*sigh*
I lost A this week. For good this time I think. I’m grieving. But how can you grieve for something you never really had? We’ve been playing tag for 8 years now. My brain knows it’s pointless, that there was never a real future.
But my heart and soul yearn for him and what we could have had if the timing had been better. Maybe I just have this ideal built up in my head.
We saw each other in person for less than 2 weeks and almost 8 years later I would drop everything to be with him. That’s kind of messed up.
But all I know is that in those 2 weeks I met the ONE person in my life who has fulfilled me completely.
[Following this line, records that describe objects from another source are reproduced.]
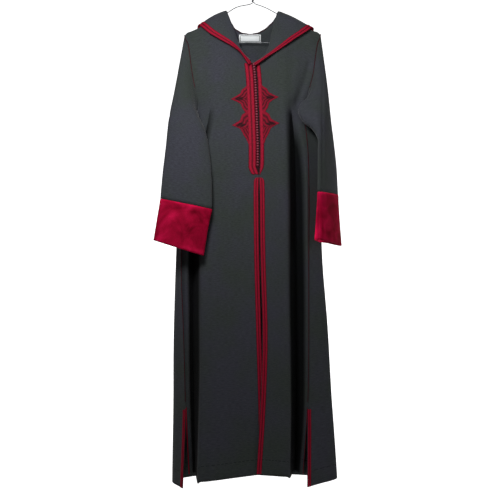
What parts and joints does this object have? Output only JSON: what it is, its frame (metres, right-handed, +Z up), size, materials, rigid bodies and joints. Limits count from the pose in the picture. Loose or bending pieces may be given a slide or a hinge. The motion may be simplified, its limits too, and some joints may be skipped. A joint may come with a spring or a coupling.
{
  "type": "djellaba robe on a wire hanger",
  "caption": "Long hooded djellaba robe hung on a bent-wire hanger, with a braided and buttoned chest placket, slit sides and front, and deep velvet cuffs.",
  "frame": {"origin": "inside top of the hanger's hook, where it rests on a rail", "axes": "+Z up along the hanging robe, +X to the left of whoever wears it, -Y out of its front"},
  "size_m": [0.5781, 0.1741, 1.5698],
  "materials": {
    "robe_cloth": "dark charcoal grey woven wool-like cloth, matt",
    "cuff_velvet": "crimson cut-pile velvet with brushed patches",
    "braid": "crimson woven silk-like braid, fine cross ribs",
    "seam_cord": "fine crimson twisted cord",
    "buttons": "small knotted silk-thread balls with a soft sheen",
    "label_tape": "pale satin-woven tape, bare",
    "hanger_wire": "plain galvanised steel wire"
  },
  "bodies": {
    "root": {"front_right": "robe_cloth", "front_left": "robe_cloth", "back": "robe_cloth", "sleeve_right": "robe_cloth", "sleeve_left": "robe_cloth", "hood": "robe_cloth", "cuff_right": "cuff_velvet", "cuff_left": "cuff_velvet", "hood_braid": "braid", "placket_right": "braid", "placket_left": "braid", "slit_braid_right": "braid", "slit_braid_left": "braid", "side_braid_front_right": "braid", "side_braid_front_left": "braid", "side_braid_back_right": "braid", "side_braid_back_left": "braid", "side_cord_right": "seam_cord", "side_cord_left": "seam_cord", "armhole_cord_right": "seam_cord", "armhole_cord_left": "seam_cord", "neck_cord": "seam_cord", "button_row": "buttons", "label": "label_tape", "hanger_hook": "hanger_wire", "hanger_frame": "hanger_wire"}
  },
  "joints": []
}
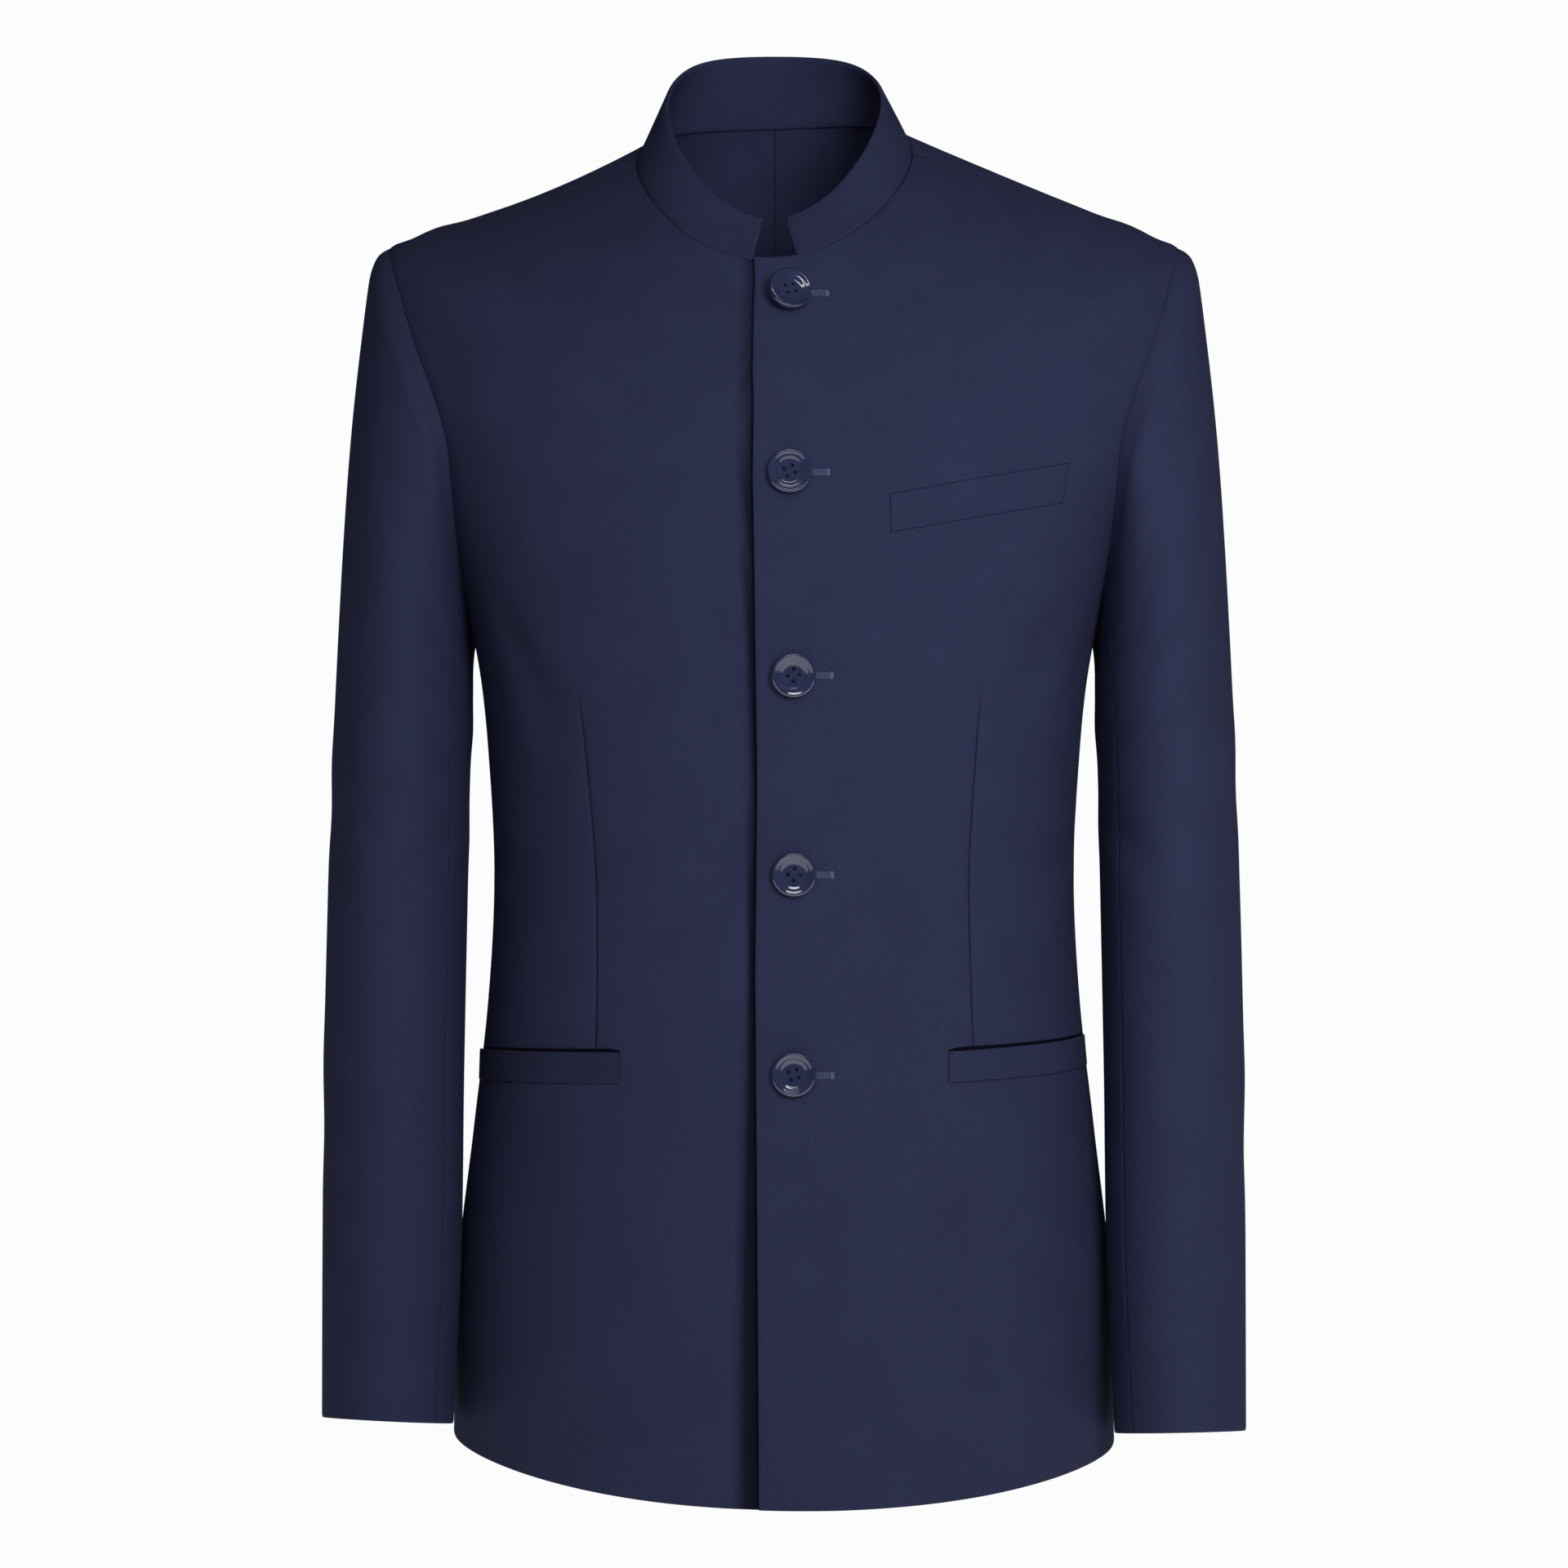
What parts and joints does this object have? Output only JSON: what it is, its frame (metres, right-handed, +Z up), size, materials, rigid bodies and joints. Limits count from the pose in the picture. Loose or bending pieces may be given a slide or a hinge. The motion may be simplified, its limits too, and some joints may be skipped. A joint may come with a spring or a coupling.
{
  "type": "mao jacket",
  "caption": "Navy men's mao jacket, filled out as worn but empty, buttoned to a stand collar, with a chest pocket, hip pockets and long sleeves.",
  "frame": {"origin": "middle of the neck opening at the height of the neck points, on the body's middle plane, where the wearer's shoulders carry the jacket", "axes": "+Z up, -Y the way the wearer faces, +X the wearer's left"},
  "size_m": [0.5018, 0.2712, 0.7922],
  "materials": {
    "navy_worsted": "matt, fine worsted wool",
    "navy_worsted_welt": "matt, fine worsted wool, doubled",
    "dark_button": "polished"
  },
  "bodies": {
    "root": {"front_left": "navy_worsted", "side_left": "navy_worsted", "back_left": "navy_worsted", "sleeve_top_left": "navy_worsted", "sleeve_under_left": "navy_worsted", "hip_welt_left": "navy_worsted_welt", "front_right": "navy_worsted", "side_right": "navy_worsted", "back_right": "navy_worsted", "sleeve_top_right": "navy_worsted", "sleeve_under_right": "navy_worsted", "hip_welt_right": "navy_worsted_welt", "collar": "navy_worsted", "chest_welt": "navy_worsted_welt", "button_1": "dark_button", "button_2": "dark_button", "button_3": "dark_button", "button_4": "dark_button", "button_5": "dark_button"}
  },
  "joints": []
}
And over these 8 years he always has the power to draw me in….physically, mentally….NO one in my life has ever been able to stimulate me like that, has had that much power over me.
I met someone I felt I could release everything within me to, that I felt safe to drop all my walls and barriers and stand naked and open in front of. The one person I could give myself totally to.
How often does that happen? I’m scared it never will again. There are boyfriends who I can’t even remember their last name..partners where I was always the one in control….and always that inner self that so frustrates people, “Jennifer I can never tell what your really feeling or thinking”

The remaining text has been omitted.